In the case of an alleged pregnancy, not every notification is relevant – the decisive factor is whether an existing pregnancy that is relevant to the specific dismissal is reported by the pregnant employee in a timely and correct manner. If the pregnancy is not reported within two weeks of receipt of the notice of termination, the prohibition of termination under Section 17 MuSchG cannot be invoked in subsequent proceedings for protection against dismissal.

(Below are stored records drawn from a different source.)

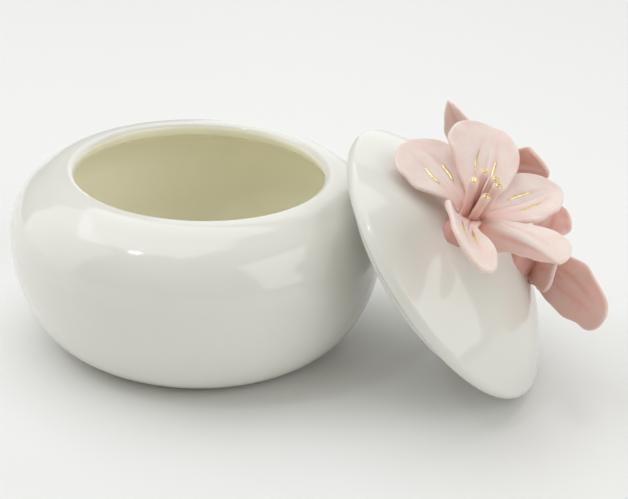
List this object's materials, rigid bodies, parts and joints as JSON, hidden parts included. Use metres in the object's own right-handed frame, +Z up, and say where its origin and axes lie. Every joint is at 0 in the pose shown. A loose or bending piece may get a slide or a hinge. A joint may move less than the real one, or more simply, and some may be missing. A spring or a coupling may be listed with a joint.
{
  "type": "powder jar",
  "caption": "Round porcelain powder jar with a domed lid that carries a bouquet of hand-modelled lilies; the lid leans on the jar and swings over to close it.",
  "frame": {"origin": "the jar's own axis, at the underside of its foot", "axes": "+Z up along the jar's axis; the lid leans on the +X side, its flowers facing +X and a little -Y, towards the front"},
  "size_m": [0.1663, 0.1184, 0.077],
  "materials": {
    "jar_glaze": "clear glaze on cream-white porcelain",
    "lid_glaze": "clear glaze on cream-white porcelain",
    "petal_clay": "unglazed bisque porcelain, tinted pale pink",
    "heart_clay": "unglazed bisque porcelain, deeper pink",
    "stamen_clay": "unglazed bisque porcelain, tinted pale pink",
    "gold_lustre": "fired gold lustre over clay"
  },
  "bodies": {
    "jar": {"jar_bowl": "jar_glaze"},
    "bouquet": {"bouquet_core": "heart_clay"},
    "lid": {"far_flower_base": "heart_clay", "far_flower_gold_tips": "gold_lustre", "far_flower_petal_1": "petal_clay", "far_flower_petal_2": "petal_clay", "far_flower_petal_3": "petal_clay", "far_flower_petal_4": "petal_clay", "far_flower_petal_5": "petal_clay", "far_flower_stamen_1": "stamen_clay", "far_flower_stamen_2": "stamen_clay", "far_flower_stamen_3": "stamen_clay", "far_flower_stamen_4": "stamen_clay", "far_flower_stamen_5": "stamen_clay", "lid_shell": "lid_glaze", "low_flower_base": "heart_clay", "low_flower_gold_tips": "gold_lustre", "low_flower_petal_1": "petal_clay", "low_flower_petal_2": "petal_clay", "low_flower_petal_3": "petal_clay", "low_flower_petal_4": "petal_clay", "low_flower_petal_5": "petal_clay", "low_flower_stamen_1": "stamen_clay", "low_flower_stamen_2": "stamen_clay", "low_flower_stamen_3": "stamen_clay", "low_flower_stamen_4": "stamen_clay", "low_flower_stamen_5": "stamen_clay", "near_flower_base": "heart_clay", "near_flower_gold_tips": "gold_lustre", "near_flower_petal_1": "petal_clay", "near_flower_petal_2": "petal_clay", "near_flower_petal_3": "petal_clay", "near_flower_petal_4": "petal_clay", "near_flower_petal_5": "petal_clay", "near_flower_stamen_1": "stamen_clay", "near_flower_stamen_2": "stamen_clay", "near_flower_stamen_3": "stamen_clay", "near_flower_stamen_4": "stamen_clay", "near_flower_stamen_5": "stamen_clay"}
  },
  "joints": [
    {"name": "lid_carry", "type": "hinge", "parent": "jar", "child": "bouquet", "pos_m": [0.04661, -0.00923, 0.07013], "axis": [-0.1942, -0.981, 0], "range_deg": [0, 200.47]},
    {"name": "lid_level", "type": "hinge", "parent": "bouquet", "child": "lid", "pos_m": [0.08821, -0.01747, 0.04787], "axis": [-0.1942, -0.981, 0], "range_deg": [-152.52, 0]}
  ],
  "couplings": [
    {"joint": "lid_level", "follows": "lid_carry", "ratio": -0.76056}
  ]
}
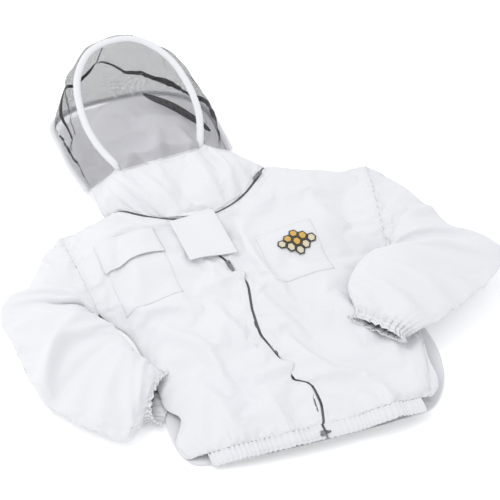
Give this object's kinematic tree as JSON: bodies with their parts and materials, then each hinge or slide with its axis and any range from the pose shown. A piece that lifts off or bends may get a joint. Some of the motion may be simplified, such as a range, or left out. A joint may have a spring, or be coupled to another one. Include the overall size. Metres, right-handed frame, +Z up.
{
  "type": "beekeeping jacket with veiled hood",
  "caption": "White beekeeping jacket with a zip-on black net veil hood, laid on its back with both sleeves folded in.",
  "frame": {"origin": "on the table, under the back panel, on the line of the chest's middle", "axes": "+Z up from the table, +Y up the body towards the head, +X to the wearer's left"},
  "size_m": [1.0034, 1.0953, 0.2143],
  "materials": {
    "white_cloth": "plain-weave polyester-cotton twill, matt white, topstitched in white",
    "hood_lining": "the same white cloth seen from inside the hood",
    "hoop_binding": "white woven binding folded over the hoop wire",
    "veil_net": "black knitted polyester net, open mesh",
    "zip_tape": "dark grey woven zip tape",
    "zip_coil": "dark grey nylon coil",
    "zip_hardware": "dark plated zinc",
    "elastic": "white woven elastic",
    "touch_tape": "white hook-and-loop tape",
    "badge_thread": "amber embroidery thread",
    "hoop_rod": "spring steel wire"
  },
  "bodies": {
    "jacket": {"back_panel": "white_cloth", "front_panel_right": "white_cloth", "front_panel_left": "white_cloth", "hem_casing_right": "white_cloth", "hem_casing_left": "white_cloth", "hem_elastic_right": "elastic", "hem_elastic_left": "elastic", "hem_elastic_back": "elastic", "front_zip_tape_right": "zip_tape", "front_zip_tape_left": "zip_tape", "front_zip_coil_right": "zip_coil", "front_zip_coil_left": "zip_coil", "zip_retaining_box": "zip_hardware", "chest_pocket_right": "white_cloth", "chest_pocket_left": "white_cloth", "pocket_hook_tape": "touch_tape", "badge_patch": "badge_thread", "neck_zip_tape_jacket": "zip_tape", "neck_zip_coil_jacket": "zip_coil", "throat_hook_tape": "touch_tape"},
    "pocket_flap": {"pocket_flap_right": "white_cloth"},
    "right_arm": {"right_sleeve": "white_cloth", "right_cuff_casing": "white_cloth", "right_cuff_elastic": "elastic"},
    "left_arm": {"left_sleeve": "white_cloth", "left_cuff_casing": "white_cloth", "left_cuff_elastic": "elastic"},
    "hood": {"neck_zip_tape_hood": "zip_tape", "neck_zip_coil_hood": "zip_coil", "rear_hoop_channel": "hoop_binding", "rear_hoop_rod": "hoop_rod", "side_net": "veil_net", "hood_bib": "white_cloth", "hood_back": "hood_lining", "throat_flap_seam": "white_cloth"},
    "veil": {"front_hoop_channel": "hoop_binding", "front_hoop_rod": "hoop_rod", "face_net": "veil_net"},
    "throat_flap": {"throat_flap": "white_cloth", "throat_loop_tape": "touch_tape"},
    "front_slider": {"front_zip_slider": "zip_hardware"},
    "front_pull": {"front_zip_pull": "zip_hardware"},
    "neck_slider": {"neck_zip_slider": "zip_hardware"},
    "neck_pull": {"neck_zip_pull": "zip_hardware"}
  },
  "joints": [
    {"name": "hood_pull_off", "type": "slide", "parent": "jacket", "child": "hood", "axis": [0, 1, 0], "range_m": [0, 0.12]},
    {"name": "veil_fold", "type": "hinge", "parent": "hood", "child": "veil", "pos_m": [-0.045, 0.229, 0.1], "axis": [-1, 0, 0], "range_deg": [0, 24]},
    {"name": "throat_flap_lift", "type": "hinge", "parent": "hood", "child": "throat_flap", "pos_m": [-0.014, 0.085, 0.066], "axis": [-1, 0, 0], "range_deg": [0, 150]},
    {"name": "pocket_flap_lift", "type": "hinge", "parent": "jacket", "child": "pocket_flap", "pos_m": [-0.121, 0.086, 0.0634], "axis": [-0.996, 0, -0.0894], "range_deg": [0, 120]},
    {"name": "front_zip_slide", "type": "slide", "parent": "jacket", "child": "front_slider", "axis": [0, -0.9988, -0.0486], "range_m": [-0.1, 0.42]},
    {"name": "front_pull_swing", "type": "hinge", "parent": "front_slider", "child": "front_pull", "pos_m": [-0.014, -0.06315, 0.05501], "axis": [-1, 0, 0], "range_deg": [0, 140]},
    {"name": "neck_zip_slide", "type": "slide", "parent": "hood", "child": "neck_slider", "axis": [-0.7787, -0.6266, 0.0323], "range_m": [0, 0.08]},
    {"name": "neck_pull_swing", "type": "hinge", "parent": "neck_slider", "child": "neck_pull", "pos_m": [0.14672, 0.1515, 0.05842], "axis": [-0.6269, 0.7791, 0], "range_deg": [0, 140]},
    {"name": "right_sleeve_swing", "type": "hinge", "parent": "jacket", "child": "right_arm", "pos_m": [-0.42496, 0.05161, 0], "axis": [0, 0, -1], "range_deg": [0, 25]},
    {"name": "left_sleeve_swing", "type": "hinge", "parent": "jacket", "child": "left_arm", "pos_m": [0.47213, -0.04498, 0], "axis": [0, 0, 1], "range_deg": [0, 25]}
  ]
}
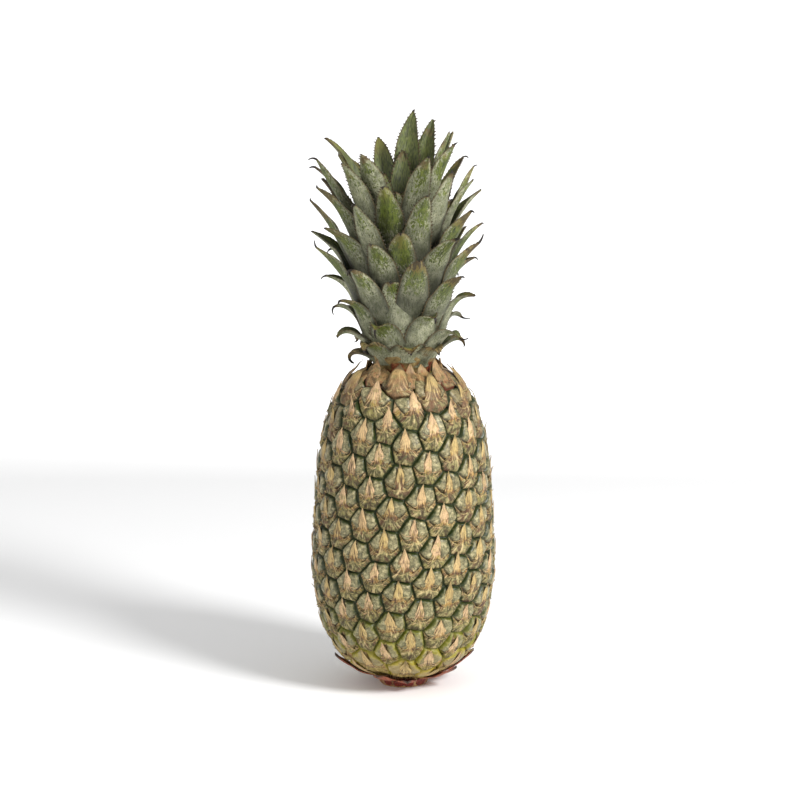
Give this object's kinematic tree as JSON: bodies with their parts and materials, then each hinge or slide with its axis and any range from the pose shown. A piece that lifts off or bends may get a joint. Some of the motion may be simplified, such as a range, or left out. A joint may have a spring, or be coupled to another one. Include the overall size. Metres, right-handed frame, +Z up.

The 280-day approach to calculating protection against dismissal continues to apply; however, it only provides protection if the employer is notified of the pregnancy within the statutory period.
Crediting previous employment towards the waiting period under Section 1 KSchG: No protection against dismissal without a factual connection
LAG Thüringen judgement of 4 June 2025, 4 Sa 281/22In its judgement of 4 June 2025 (4 Sa 281/22), the LAG Thüringen ruled that only previous employment that constitutes an employment and is closely related to the subsequent employment relationship is to be taken into account in the waiting period for the applicability of general protection against dismissal under the KSchG.
The judgement of the LAG Thüringen makes employers (once again) aware of the need to ensure proper representation by the persons giving notice of termination and adequate documentation (in particular by means of a proper power of attorney).
The LAG Thüringen also confirms that only previous employments between the parties with a sufficient temporal and factual connection to the terminated employment relationship can be taken into account for the waiting period under Section 1 (1) KSchG.